Komisaris Jenderal Rycko Amelza Dahniel (IDN Times/Irfan Fathurohman)
Sebelumnya, Rycko menjelaskan mekanisme kontrol di tempat ibadah ini diusulkan dengan menggarisbawahi pentingnya melibatkan masyarakat setempat dalam pengawasan. Atau bukan kontrol penuh dan sepihak oleh pemerintah.
"Terhadap penggunaan tempat-tempat ibadah untuk menyebarkan rasa kebencian, kekerasan, mekanisme kontrol itu artinya bukan pemerintah yang mengontrol. Mekanisme kontrol itu bisa tumbuh dari pemerintah beserta masyarakat," terang Rycko dalam keterangan resmi BNPT, Selasa (5/9/2023).
Menurutnya, mekanisme kontrol ini tidak mengharuskan pemerintah mengambil kontrol langsung. Akan tetapi mekanisme yang dapat tumbuh dari pemerintah dan masyarakat. Ia mengatakan, pengurus masjid dan tokoh agama setempat bisa berperan dengan melaporkan aktivitas atau ajaran yang berpotensi radikal.
Pendekatan yang diusulkan, lanjut Rycko, adalah melibatkan tokoh agama dan masyarakat setempat dalam memonitor dan memberikan peringatan kepada individu yang terlibat dalam penyebaran pesan kebencian dan kekerasan.
Kemudian, warga yang terindikasi menebar gagasan kekerasan dan anti moderasi beragama bisa dipanggil, diberikan edukasi, diberikan pemahaman, ditegur serta diperingatkan oleh aparat setempat.
"Kalau pemerintah yang mengontrol tak akan sanggup," papar Rycko.
Ia mengklaim BNPT telah melakukan studi banding ke negara-negara seperti Singapura, Malaysia, Oman, Qatar, Arab Saudi, dan Maroko yang menerapkan kendali langsung oleh pemerintah terhadap tempat ibadah.

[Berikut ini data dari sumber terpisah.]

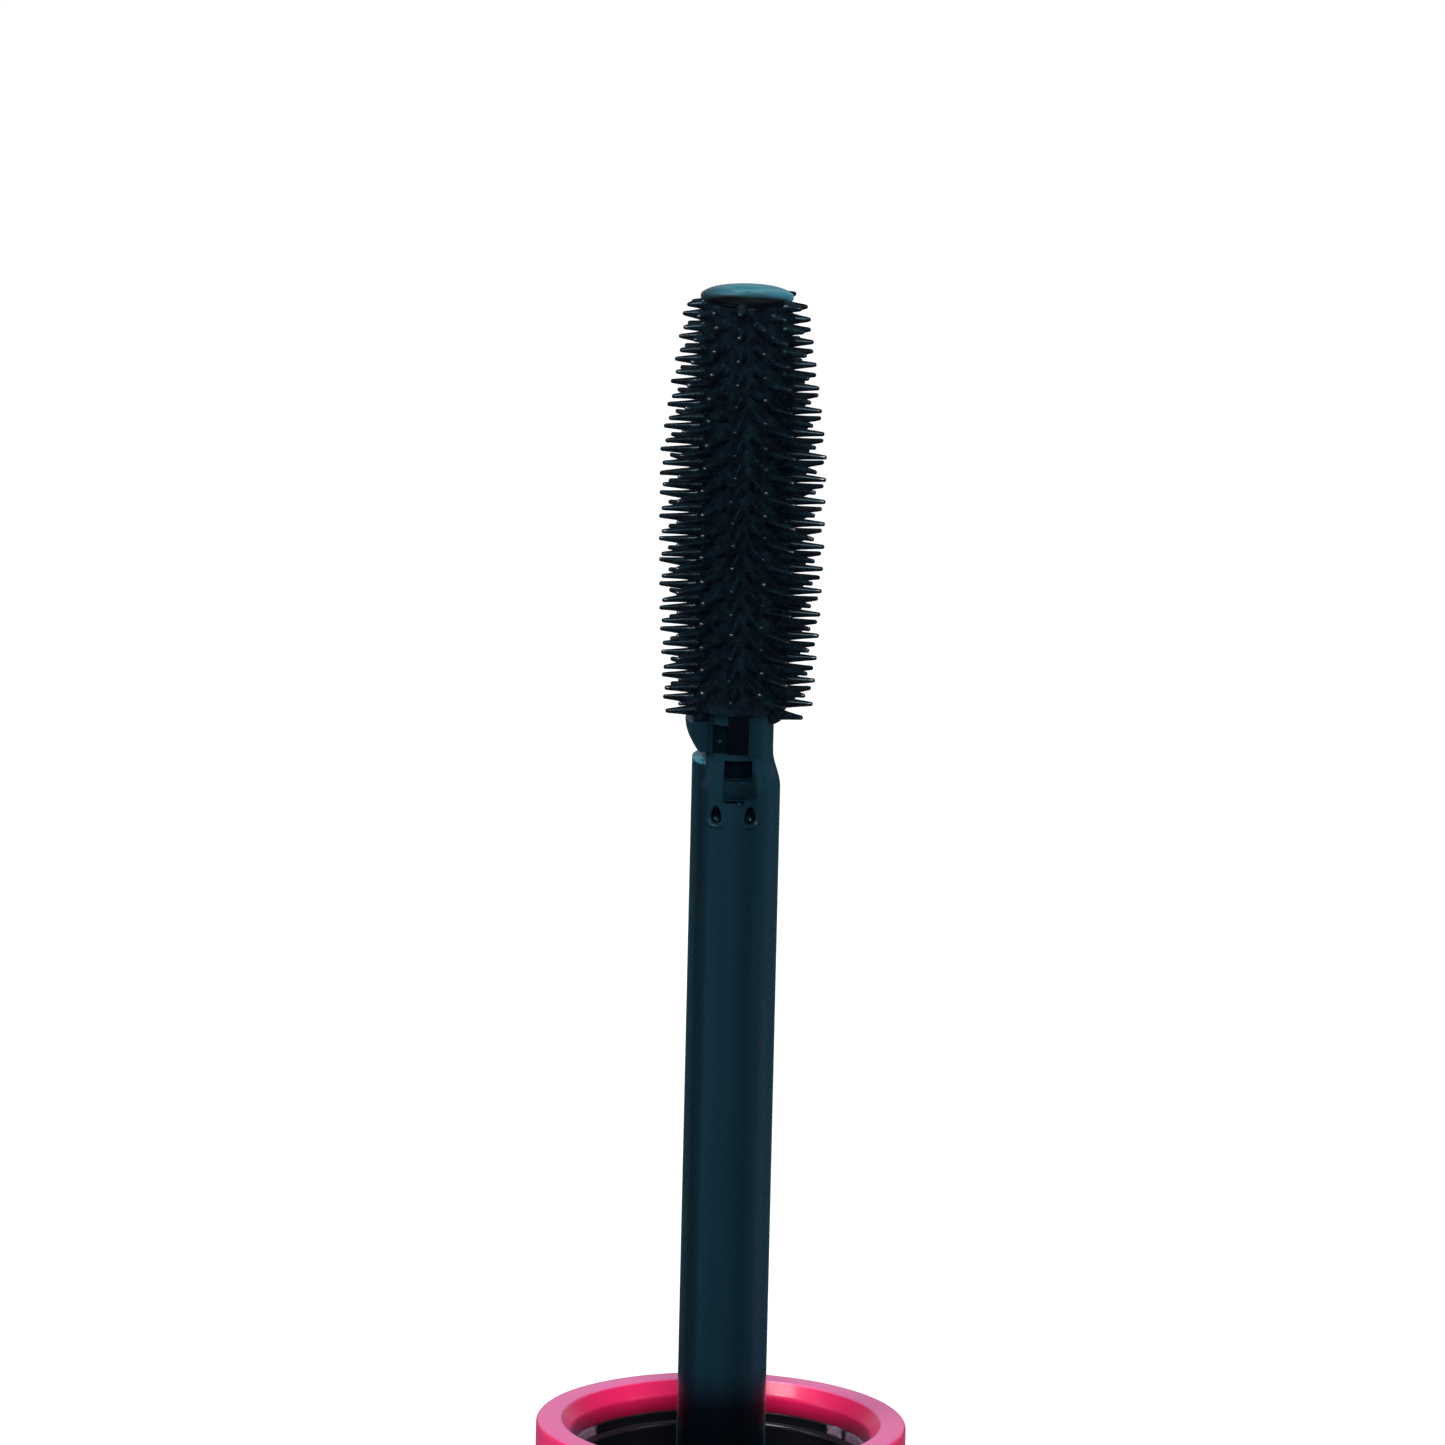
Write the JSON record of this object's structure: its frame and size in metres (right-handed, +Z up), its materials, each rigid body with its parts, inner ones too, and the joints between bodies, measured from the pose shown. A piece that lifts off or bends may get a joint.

Namun, Rycko menyadari bahwa situasi di Indonesia berbeda, dan oleh karena itu, ia mengusulkan mekanisme kontrol yang bersifat kolaboratif dengan masyarakat.
Rycko sendiri mengusulkan mekanisme moderasi beragama di rumah ibadah saat menanggapi pernyataan anggota Komisi III DPR RI Irjen Pol (Purn) Safaruddin, yang menyinggung adanya karyawan PT KAI terpapar paham radikalisme beberapa waktu lalu.